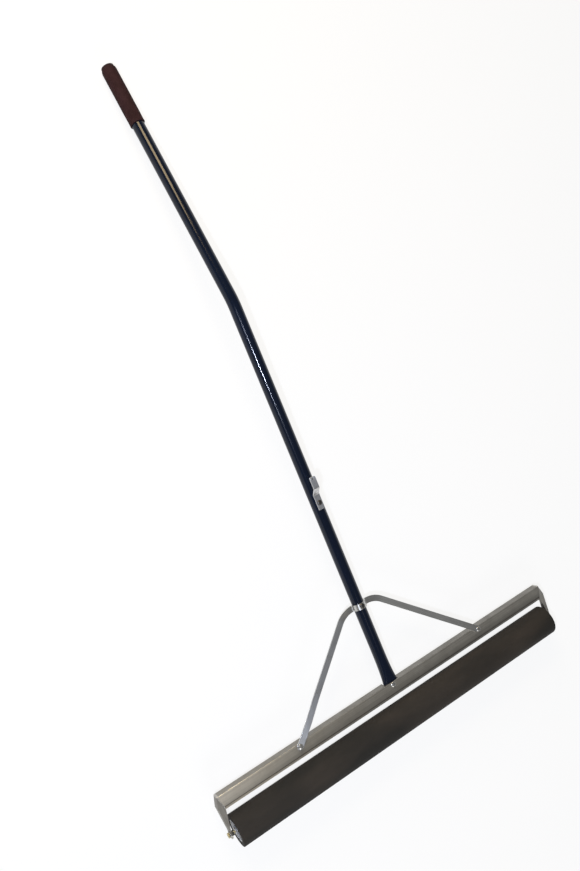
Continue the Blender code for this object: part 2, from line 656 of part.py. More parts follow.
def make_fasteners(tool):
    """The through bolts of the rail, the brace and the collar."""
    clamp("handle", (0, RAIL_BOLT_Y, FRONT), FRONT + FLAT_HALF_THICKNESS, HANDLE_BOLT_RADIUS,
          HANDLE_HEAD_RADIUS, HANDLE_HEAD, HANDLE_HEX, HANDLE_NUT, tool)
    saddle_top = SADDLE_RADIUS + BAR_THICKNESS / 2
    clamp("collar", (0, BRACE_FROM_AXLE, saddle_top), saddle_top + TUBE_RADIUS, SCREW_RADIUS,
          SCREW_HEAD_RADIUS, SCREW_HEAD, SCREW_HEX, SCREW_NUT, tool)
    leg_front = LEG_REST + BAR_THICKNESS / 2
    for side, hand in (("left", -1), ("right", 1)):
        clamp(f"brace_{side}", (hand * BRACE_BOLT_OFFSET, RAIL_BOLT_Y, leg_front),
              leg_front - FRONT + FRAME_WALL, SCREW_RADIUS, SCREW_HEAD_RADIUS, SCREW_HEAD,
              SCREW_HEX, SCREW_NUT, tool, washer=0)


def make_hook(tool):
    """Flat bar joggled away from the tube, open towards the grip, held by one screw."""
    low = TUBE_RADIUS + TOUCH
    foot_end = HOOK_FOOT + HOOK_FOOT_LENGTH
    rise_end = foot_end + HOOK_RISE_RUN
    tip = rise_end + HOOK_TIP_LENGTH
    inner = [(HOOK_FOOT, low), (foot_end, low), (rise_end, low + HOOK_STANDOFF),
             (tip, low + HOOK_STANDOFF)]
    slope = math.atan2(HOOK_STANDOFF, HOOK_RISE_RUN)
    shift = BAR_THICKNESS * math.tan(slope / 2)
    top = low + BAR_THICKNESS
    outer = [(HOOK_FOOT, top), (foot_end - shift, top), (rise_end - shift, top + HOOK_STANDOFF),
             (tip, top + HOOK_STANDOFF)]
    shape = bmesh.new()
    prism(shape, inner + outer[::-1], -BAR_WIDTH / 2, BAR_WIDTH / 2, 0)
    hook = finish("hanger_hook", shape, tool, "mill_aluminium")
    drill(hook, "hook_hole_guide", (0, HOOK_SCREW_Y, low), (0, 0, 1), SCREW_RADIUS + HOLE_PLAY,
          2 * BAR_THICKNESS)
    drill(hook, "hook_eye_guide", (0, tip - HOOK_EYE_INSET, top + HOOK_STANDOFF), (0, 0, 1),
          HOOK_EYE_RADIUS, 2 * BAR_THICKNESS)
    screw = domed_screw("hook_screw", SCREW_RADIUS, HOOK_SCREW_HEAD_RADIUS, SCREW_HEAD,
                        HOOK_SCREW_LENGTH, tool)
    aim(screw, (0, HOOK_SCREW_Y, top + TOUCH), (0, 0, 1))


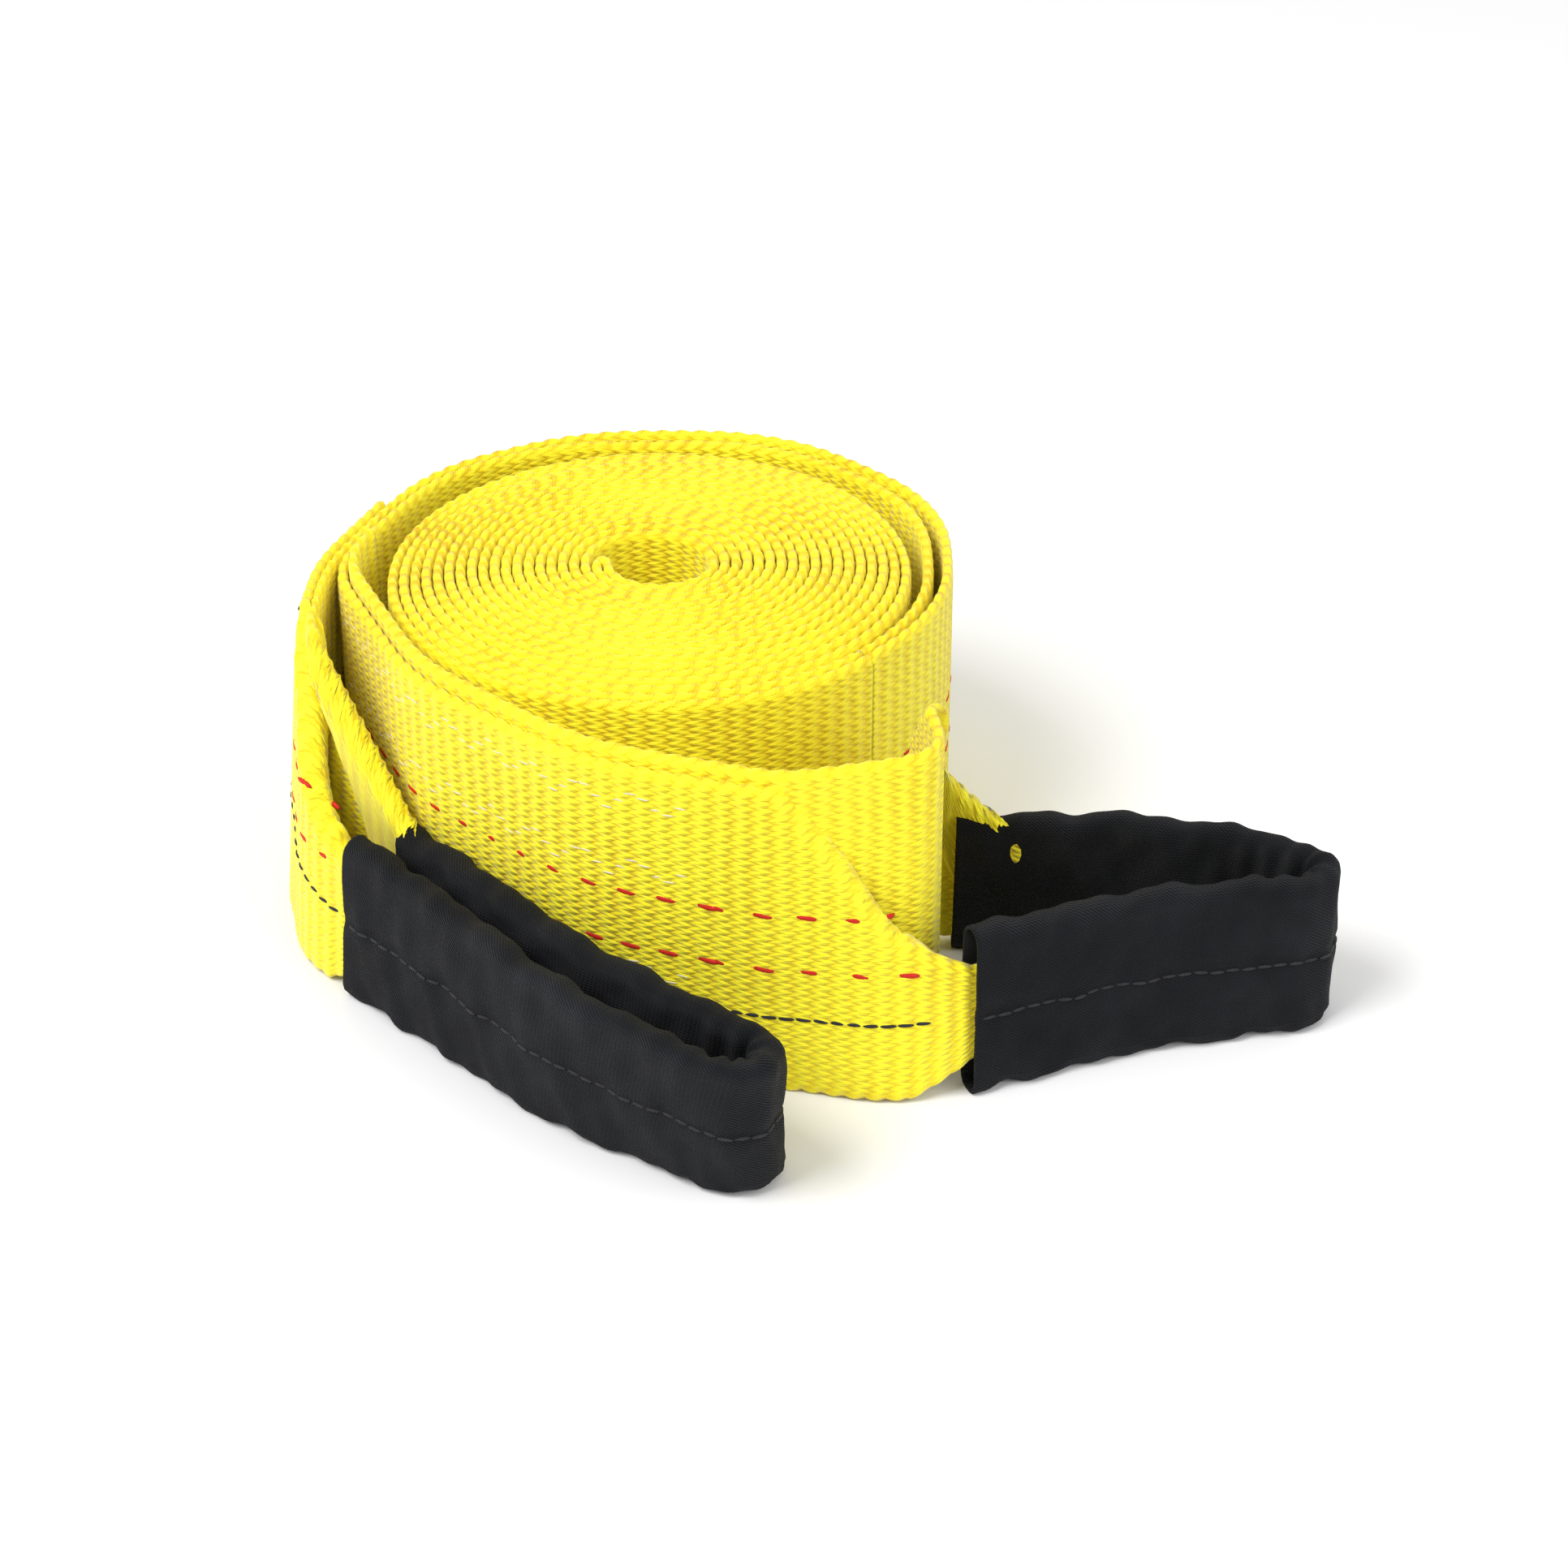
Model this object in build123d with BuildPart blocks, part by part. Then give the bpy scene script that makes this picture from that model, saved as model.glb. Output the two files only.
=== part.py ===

⁂

Copy every line verbatim.

ANSWER:
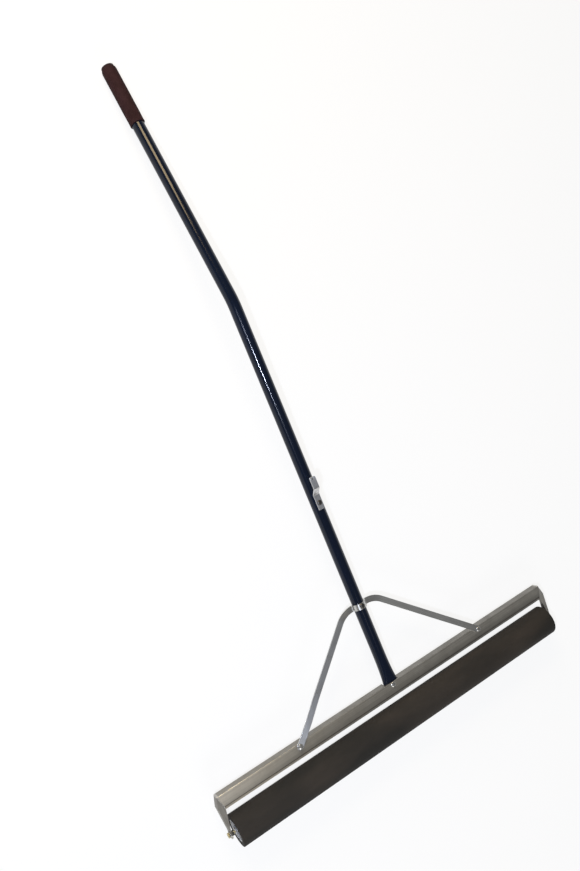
Continue the Blender code for this object: part 2, from line 656 of part.py. More parts follow.
def make_fasteners(tool):
    """The through bolts of the rail, the brace and the collar."""
    clamp("handle", (0, RAIL_BOLT_Y, FRONT), FRONT + FLAT_HALF_THICKNESS, HANDLE_BOLT_RADIUS,
          HANDLE_HEAD_RADIUS, HANDLE_HEAD, HANDLE_HEX, HANDLE_NUT, tool)
    saddle_top = SADDLE_RADIUS + BAR_THICKNESS / 2
    clamp("collar", (0, BRACE_FROM_AXLE, saddle_top), saddle_top + TUBE_RADIUS, SCREW_RADIUS,
          SCREW_HEAD_RADIUS, SCREW_HEAD, SCREW_HEX, SCREW_NUT, tool)
    leg_front = LEG_REST + BAR_THICKNESS / 2
    for side, hand in (("left", -1), ("right", 1)):
        clamp(f"brace_{side}", (hand * BRACE_BOLT_OFFSET, RAIL_BOLT_Y, leg_front),
              leg_front - FRONT + FRAME_WALL, SCREW_RADIUS, SCREW_HEAD_RADIUS, SCREW_HEAD,
              SCREW_HEX, SCREW_NUT, tool, washer=0)


def make_hook(tool):
    """Flat bar joggled away from the tube, open towards the grip, held by one screw."""
    low = TUBE_RADIUS + TOUCH
    foot_end = HOOK_FOOT + HOOK_FOOT_LENGTH
    rise_end = foot_end + HOOK_RISE_RUN
    tip = rise_end + HOOK_TIP_LENGTH
    inner = [(HOOK_FOOT, low), (foot_end, low), (rise_end, low + HOOK_STANDOFF),
             (tip, low + HOOK_STANDOFF)]
    slope = math.atan2(HOOK_STANDOFF, HOOK_RISE_RUN)
    shift = BAR_THICKNESS * math.tan(slope / 2)
    top = low + BAR_THICKNESS
    outer = [(HOOK_FOOT, top), (foot_end - shift, top), (rise_end - shift, top + HOOK_STANDOFF),
             (tip, top + HOOK_STANDOFF)]
    shape = bmesh.new()
    prism(shape, inner + outer[::-1], -BAR_WIDTH / 2, BAR_WIDTH / 2, 0)
    hook = finish("hanger_hook", shape, tool, "mill_aluminium")
    drill(hook, "hook_hole_guide", (0, HOOK_SCREW_Y, low), (0, 0, 1), SCREW_RADIUS + HOLE_PLAY,
          2 * BAR_THICKNESS)
    drill(hook, "hook_eye_guide", (0, tip - HOOK_EYE_INSET, top + HOOK_STANDOFF), (0, 0, 1),
          HOOK_EYE_RADIUS, 2 * BAR_THICKNESS)
    screw = domed_screw("hook_screw", SCREW_RADIUS, HOOK_SCREW_HEAD_RADIUS, SCREW_HEAD,
                        HOOK_SCREW_LENGTH, tool)
    aim(screw, (0, HOOK_SCREW_Y, top + TOUCH), (0, 0, 1))


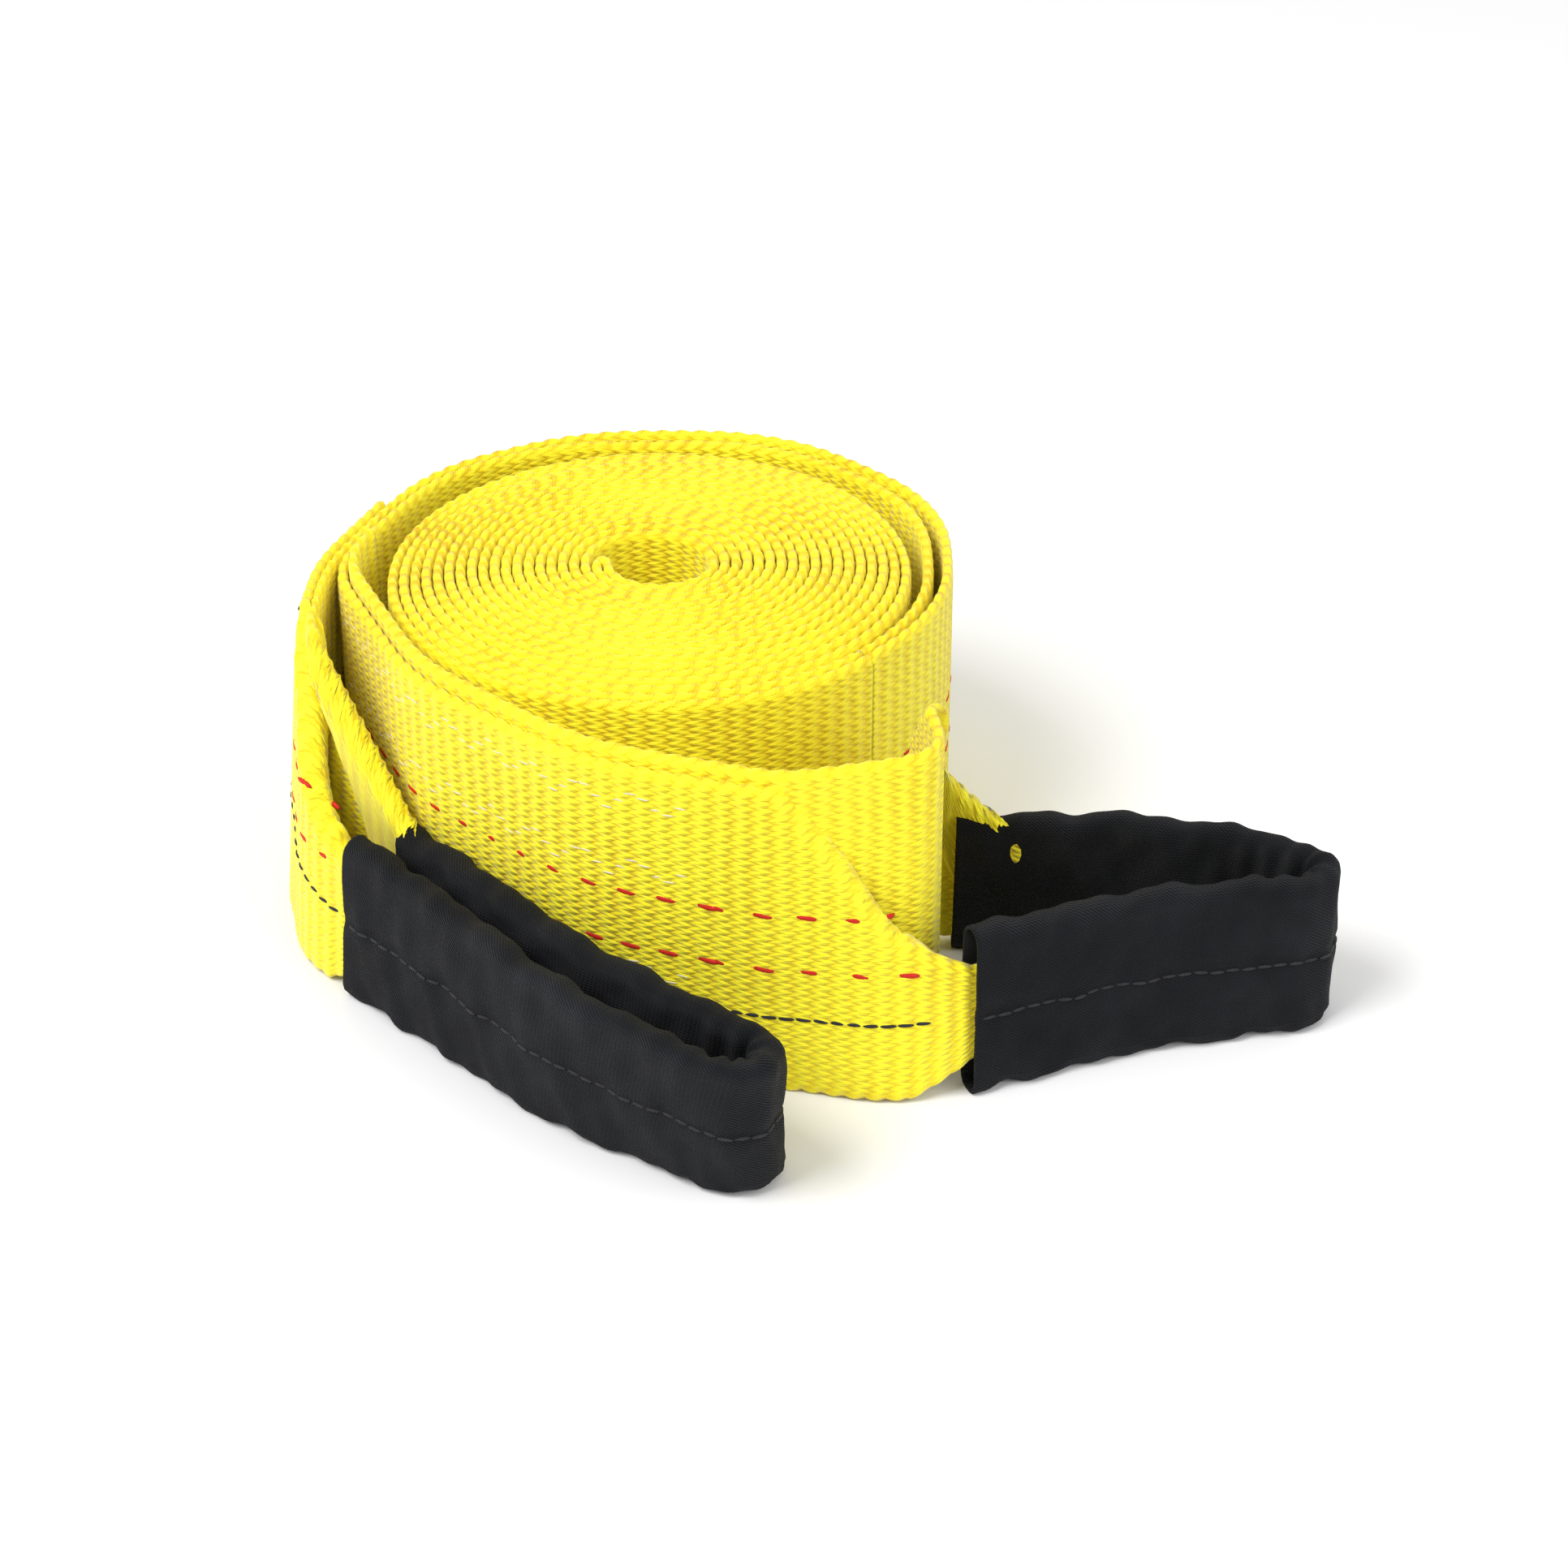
Model this object in build123d with BuildPart blocks, part by part. Then give the bpy scene script that makes this picture from that model, saved as model.glb. Output the two files only.
=== part.py ===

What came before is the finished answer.